И принялся деятельный князь-республиканец, как метко окрестили его за пристрастие к идеалу конституции (ограничивающей сохраняемую, впрочем, монархию), издавать на свои деньги журнал «Будущность». Где ввиду совершенной нетерпимости к чужим мнениям сам являлся и редактором, и главным автором:
«Корень зла в России гнездится не в людях, а в образе правления. Каких людей ни назначай, при нынешнем образе правления они не в состоянии будут совершить ничего дельного и прочного… Необходима перемена в образе правления в России».
Однако не советы сбежавшего князя и даже не хулы, щедро исторгаемые им, раздражали царствующую семью. Уже из первых его публикаций стали известны бумаги, хранившиеся за семью печатями в глубинах «всероссийской шпионницы» (его же удачное выражение). Была известна, к примеру, князю участь множества — более сотни — декабристов и другие тайные сведения. Находились у него и документы, компрометирующие царствующую фамилию, в истории которой было превеликое множество темных порочащих фактов — от будничной мелкой нечестности до покровительства убийству мужа или отца.

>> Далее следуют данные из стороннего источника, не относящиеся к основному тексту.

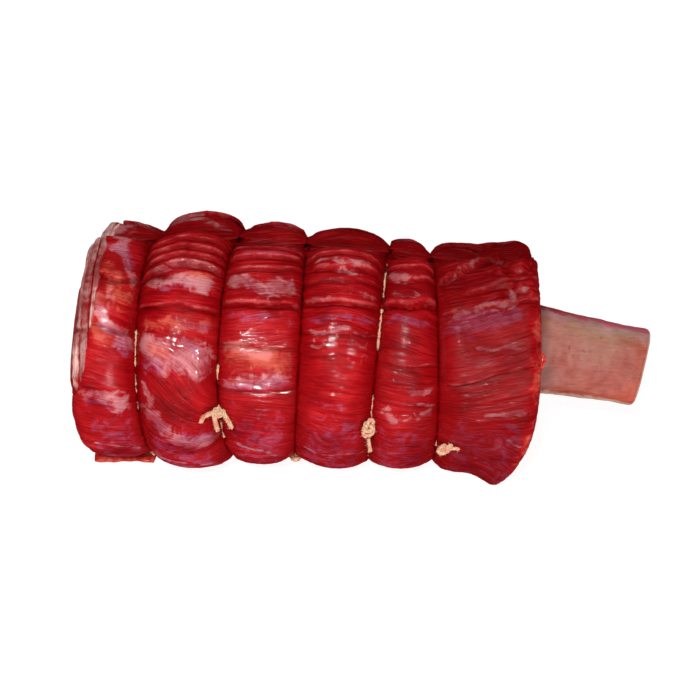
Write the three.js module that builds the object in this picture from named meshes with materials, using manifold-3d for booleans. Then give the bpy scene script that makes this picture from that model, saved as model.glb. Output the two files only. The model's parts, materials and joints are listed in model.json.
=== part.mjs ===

Поэтому прежде всего рекомендовано было неназойливо, но с определенностью — облить грязью само имя князя-историка. Исполнение последовало немедленно: увидели свет забытые напрочь материалы о том, что будто бы именно молодой Долгоруков являлся автором анонимного пасквиля, приведшего Пушкина к дуэли. Но очень уж вовремя всплыла на свет эта история и потому выглядела довольно неуклюже. Кроме того, появилось обвинение князя в вымогательстве огромной суммы денег у некоего престарелого вельможи, желавшего, чтоб его фамилия восходила в публикуемых Долгоруковым родословных книгах к древнему боярскому роду, на самом деле угасшему еще три века тому назад. Однако выливаемая на него грязь не останавливала беспощадное язвительное перо. В травле принимали участие дипломаты и тайные полицейские. Князь вынужден был менять названия своих изданий, переезжал, затевал новые публикации.
Герцен и Огарев с трудом выносили его характер и шумные визиты, хотя не могли не понимать, что объективно публицистическая деятельность Долгорукова была прогрессивной, наносила удары царствующей фамилии, тем самым расшатывая вековые устои русской монархии. Но всякий раз, когда Долгоруков исчезал из Лондона, вздыхали с невольным облегчением. Летом шестьдесят восьмого года, основательно подточив свой организм вспышками гнева и бурлением желчи, Долгоруков тяжело и сильно заболел. Он даже заподозрил в тайных умыслах на пользу правительства приехавшего к нему из России сына, бушевал, грозясь переписать завещание, и вскоре выгнал его. Умолил приехать Герцена, с коим к тому времени давно находился в ссоре.
Последние свои дни провел он мужественно и твердо: пил вино и поносил российскую родню, к радости которой вскоре умер пятидесяти двух лет от роду. Наследником всех своих бумаг, архива, хранящего множество бесценных документов, назначил давнего сотрудника «Колокола», единственного, кто спокойно переносил его характер, — поляка Станислава Тхоржевского. А душеприказчиками — Герцена и Огарева.
Таким образом, скандальная жизнь беглого князя, главными двигательными пружинами которой были злость, честолюбие и склочность, могла продолжиться и после смерти. Так как сыну взрывчатый архив не достался, в чьей-то голове возникла чрезвычайно изящная мысль: выкрасть бумаги, откупить их или попросту уничтожить. Эта великолепная идея, высказанная походя и ненавязчиво, становилась прямым распоряжением действовать. Для чего высочайшее поручение было уже в виде приказа передано профессионалам для исполнения. Князь покоился на кладбище, а его мятежная тень тревожила и побуждала не медлить.